Beam me up, Scotty Sep 1, 2008
Consider the following:
(1) The "Face" on planet Mars is an artificial structure and the "face" is part of a city on Cydonia Planitia (a region of Mars) . (2) Numerous objects surrounding the landing sites of the Mars Exploratory Rovers (called Spirit and Opportunity that are still exploring Mars) are, in fact, pieces of Martian machinery. (3) There are large semi-transparent structures constructed of glass on the moon's surface. (4) The twelve moon-walkers "have had their memories selectively edited" so that they no longer remember seeing evidence of a lunar civilization. (5) The evidence of a advanced civilization that once existed on the moon and Mars is being suppressed by NASA.
The above five claims are just some of the tamer claims (there are many, some of which really (I mean really) become outlandish) that you will find in this book, authored by Richard Hoagland (perhaps best known as "principal investigator" of the Internet site called the "Enterprise Mission", an organization that examines NASA data for the "possibility of archaeological ruins on Mars and the Moon") and Michael Bara (an aerospace structural engineer).
(For those that don't know, the name "Enterprise" was used for the name of the spaceship or "star ship" in the 1960's science fiction television show "Star Trek." The title of this review is actually a popular phrase from that TV show. Montgomery "Scotty" Scott was the Enterprise's Chief Engineer.)
Each chapter of this book has black and white images or pictures at the end of the chapter. The chapter's narrative indicates when the reader is to look at a particular picture. I counted over 200 captioned images.
As well, in the middle of the book are nearly thirty color captioned images.
As far as the pictures go, I had trouble seeing what the authors saw unless I used a heavy dose of imagination. These pictures reminded me of a Rorschach test (after the psychiatrist who had this last name) or more generally an inkblot test where the person looking at the blot states freely what he or she sees. I predict that hardcore science fiction readers and/or those that cannot distinguish between science and science fiction will adore reading this book.
I also noticed that all the images were manipulated (enhanced, filtered, etc.) in some way. If you manipulate photos enough, you're bound to come up with something interesting.

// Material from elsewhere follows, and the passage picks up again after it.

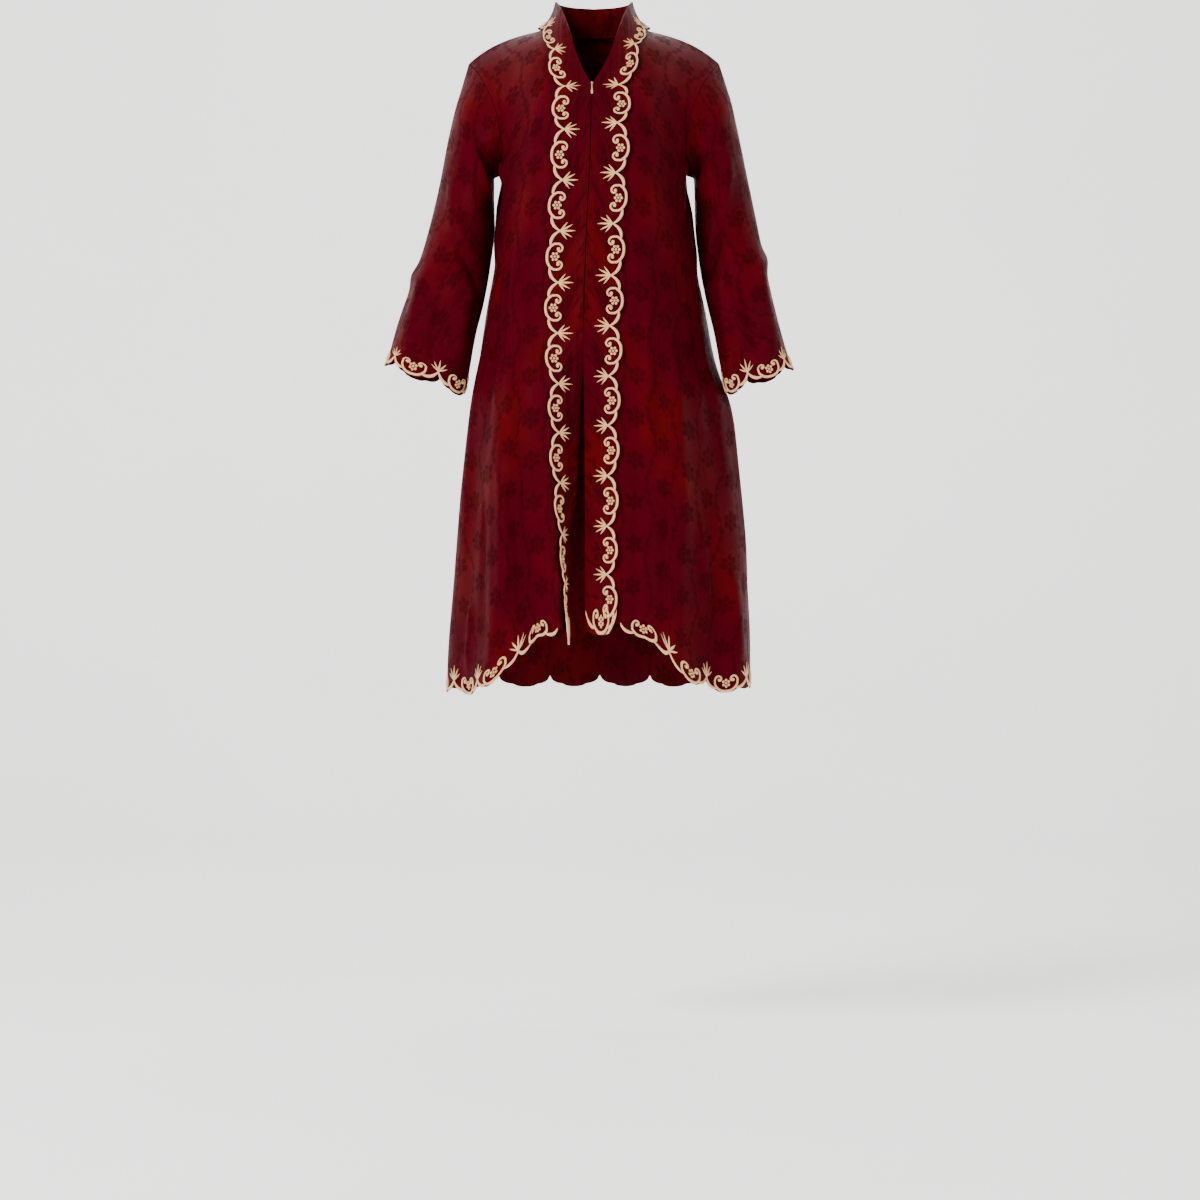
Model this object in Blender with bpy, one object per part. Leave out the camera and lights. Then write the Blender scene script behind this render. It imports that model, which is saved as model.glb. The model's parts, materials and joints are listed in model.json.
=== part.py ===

With respect to the main narrative, I noticed that it was filled with assumptions, beliefs, a jumping to conclusions, etc. Conspiracy theories abound in this book. Thus, conspiracy addicts should also enjoy reading it.
It also seems to me that Hoagland "lost it" in the last few pages of the book's epilogue. To see why, you're going to have to read the book. (Hint: the Mars Reconnaissance Orbiter probe with its high resolution camera did not reveal in images released in April 2007 what Hoagland expected.)

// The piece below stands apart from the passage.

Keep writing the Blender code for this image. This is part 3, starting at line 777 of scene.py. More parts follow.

Finally, before I even began reading the main narrative of this book, I first read Hoagland's brief biography on the last page. (Hoagland seems to be the principal author.) There were things that I read in it that didn't seem right. I checked his credentials on the Internet. My suspicions were confirmed!! There are significant problems with his credentials.
In conclusion, if you are either a conspiracy addict and/or a hardcore science fiction reader, then you should thoroughly enjoy this book.
Review written star date 21831.8
(first published 2007; introduction; 12 chapters; epilogue; main narrative 540 pages; endnotes; acknowledgements; about the authors)
Great story, but poorly presented Aug 29, 2008
This story is not just interesting, it's fascinating; and it is also credible. However, the authors have chosen to present their arguments in a format that is evocative of tabloid yellow journalism. In doing so, they have undercut their intended effect: to bring serious consideration to what may be a very compelling story.
Their book is full of dizzying tangents, and stories-within-stories. Their paragraphs contain many unnecessary parenthesis, quotes, and dashes that make reading annoying.. Their pictures and corresponding captions may be significant to the trained eye; but, to the layman, they are, for the most part, thoroughly unconvincing. To be fair, there are a few compelling pictures and arguments, which, if the reader can overlook the tiresome read, can be stimulating.
It does not seem that the authors availed themselves of the services of a professional editor.
Waste of time and money Aug 18, 2008
Poorly written, and the book is of poor quality, with dubious and biased opinions. The endnotes are inferior, and obviously the book is an exercise in self-aggrandization for the author.